Code is not inevitable - MaysonL
http://maetl.net/code-is-not-inevitable
======
norswap
Some insight on this, both personal and inspired by a semiotics course I took
:

Code is not avoidable because, be it text or image, you're still facing
elements that are given a conventional meaning. That is the definition of a
code.

Text is considered to be a digital code, because words have no "likeness" link
with what they mean, whereas images form an analogical code because an image
generally looks like something real.

Now when considering a programming language, textual or graphic, you're in
presence of a third system, which is analogical no with reality, but with
"conventional" parts of the textual or visual code. Since textual code is
inherently conventional, one might be inclined to think it is better suited to
programming languages than visual code, whose analogical properties are never
used (visual programming languages use arrows and other conventional
constructs, never representation of real things).

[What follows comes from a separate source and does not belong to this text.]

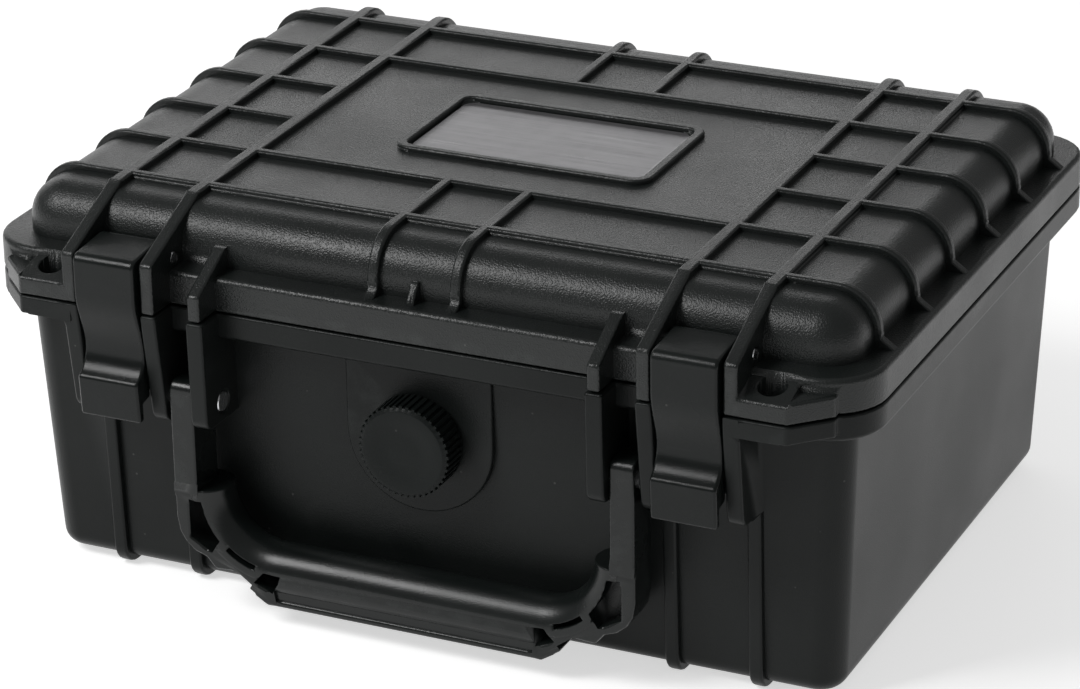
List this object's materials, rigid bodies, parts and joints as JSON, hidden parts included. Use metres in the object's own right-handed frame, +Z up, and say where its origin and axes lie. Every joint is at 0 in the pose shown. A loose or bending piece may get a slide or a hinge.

Moreover, textual code has what is called a metalinguistic property, meaning
it can talk about itself but also about other codes (like visual code).
Whereas a strictly analogical visual code cannot. Even a digital visual would
be less effective since we already know the textual code's conventions but
would have to learn the visual ones. And it is obvious that a programming
language benefits greatly from metalinguistics (which sometimes goes by the
name "reflexion", just consider macros).

Simply imagine the amount of work to implement lisp-like macros in a visual
programming language, even if I think there are more intricate things to do in
a visual programming language.

As a side note, remark that lisp macros could be made a lot more
understandable with a more verbose syntax.

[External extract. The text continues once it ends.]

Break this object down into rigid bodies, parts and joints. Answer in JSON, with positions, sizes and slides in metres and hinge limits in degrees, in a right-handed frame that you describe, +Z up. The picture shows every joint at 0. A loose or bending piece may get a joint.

Speaking of which, it's interesting to note the article doesn't speak about
conciseness (which as we all know from reading pg and personal experience is
important :D). It's the trade-off for digital systems versus analogical
systems : digital systems are harder to learn but are more powerful (because
of new concepts) and easier (because of conciseness) to use once you know
them.

And in the end, I just don't _feel_ something graphic would be easier once you
get past simple if/while statements.